[START]
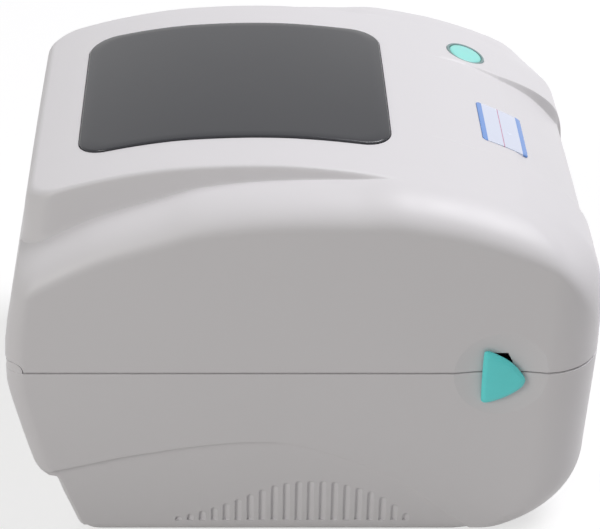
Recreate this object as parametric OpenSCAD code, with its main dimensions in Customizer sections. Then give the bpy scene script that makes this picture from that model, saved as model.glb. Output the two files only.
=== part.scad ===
// Desktop barcode label printer: a clamshell housing round a label roll bay, a direct thermal
// print mechanism and its electronics. The front is -Y, the side with the photographed lever
// is -X, Z is up, and the origin is on the table under the middle of the housing.

/* [Housing] */
// Width over the side walls
body_w = 178; // [172:1:190]
// Depth from the front face to the rear face
body_l = 220; // [210:1:235]
// Height of the parting line above the table
part_z = 76; // [74:0.5:82]
// Rise of the cover's crown above the parting line
cover_rise = 76.3; // [70:0.1:84]
// Gap between the cover's rim and the base's rim
part_gap = 0.6; // [0.4:0.1:1]
// Wall of the two shells
shell_wall = 2.8; // [2.4:0.1:3.2]
// Plan radius of the two front corners
front_corner_r = 22; // [16:1:26]
// Plan radius of the two rear corners
rear_corner_r = 8; // [6:0.5:12]
// Height of the rubber feet
foot_h = 2; // [1.5:0.1:4]
// Diameter of the rubber feet
foot_d = 14; // [10:1:18]

/* [Cover form] */
// Width of the rounded shoulder between a side wall and the hood
shoulder_w = 19.5; // [16:0.5:23]
// Drop of the shoulder from the hood's foot to the side wall
shoulder_drop = 11; // [8:0.5:14]
// Height of the hood's side wall at the rear
hood_h = 20; // [14:0.5:24]
// How far the hood's side wall leans in
hood_inset = 3.2; // [2:0.1:5]
// How far the rear wall leans in at the hood's edge
rear_lean = 10; // [6:0.5:14]
// Crown across the hood
crown_mid = 1.3; // [0.8:0.1:2]
// Further crown across the front
crown_front = 1.6; // [0.8:0.1:2.4]
// Depth of the rounded nose, front to rear
nose_l = 30; // [26:0.5:34]
// Height above the parting line at which the nose begins
nose_rise = 12; // [9:0.5:16]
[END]
Copy all data exactly, start to finish.

**Worked answer**
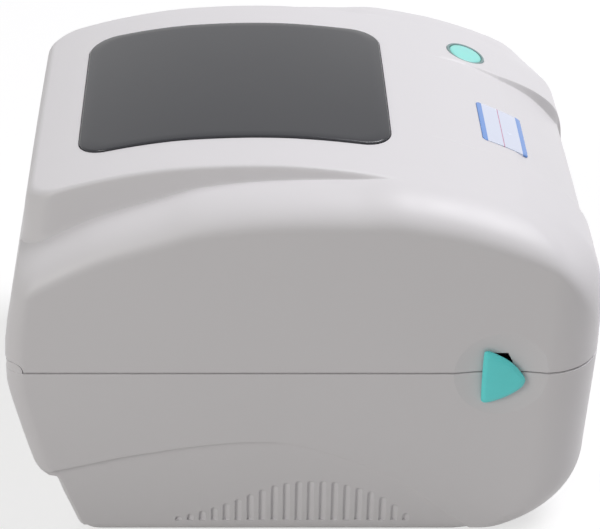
Recreate this object as parametric OpenSCAD code, with its main dimensions in Customizer sections. Then give the bpy scene script that makes this picture from that model, saved as model.glb. Output the two files only.
=== part.scad ===
// Desktop barcode label printer: a clamshell housing round a label roll bay, a direct thermal
// print mechanism and its electronics. The front is -Y, the side with the photographed lever
// is -X, Z is up, and the origin is on the table under the middle of the housing.

/* [Housing] */
// Width over the side walls
body_w = 178; // [172:1:190]
// Depth from the front face to the rear face
body_l = 220; // [210:1:235]
// Height of the parting line above the table
part_z = 76; // [74:0.5:82]
// Rise of the cover's crown above the parting line
cover_rise = 76.3; // [70:0.1:84]
// Gap between the cover's rim and the base's rim
part_gap = 0.6; // [0.4:0.1:1]
// Wall of the two shells
shell_wall = 2.8; // [2.4:0.1:3.2]
// Plan radius of the two front corners
front_corner_r = 22; // [16:1:26]
// Plan radius of the two rear corners
rear_corner_r = 8; // [6:0.5:12]
// Height of the rubber feet
foot_h = 2; // [1.5:0.1:4]
// Diameter of the rubber feet
foot_d = 14; // [10:1:18]

/* [Cover form] */
// Width of the rounded shoulder between a side wall and the hood
shoulder_w = 19.5; // [16:0.5:23]
// Drop of the shoulder from the hood's foot to the side wall
shoulder_drop = 11; // [8:0.5:14]
// Height of the hood's side wall at the rear
hood_h = 20; // [14:0.5:24]
// How far the hood's side wall leans in
hood_inset = 3.2; // [2:0.1:5]
// How far the rear wall leans in at the hood's edge
rear_lean = 10; // [6:0.5:14]
// Crown across the hood
crown_mid = 1.3; // [0.8:0.1:2]
// Further crown across the front
crown_front = 1.6; // [0.8:0.1:2.4]
// Depth of the rounded nose, front to rear
nose_l = 30; // [26:0.5:34]
// Height above the parting line at which the nose begins
nose_rise = 12; // [9:0.5:16]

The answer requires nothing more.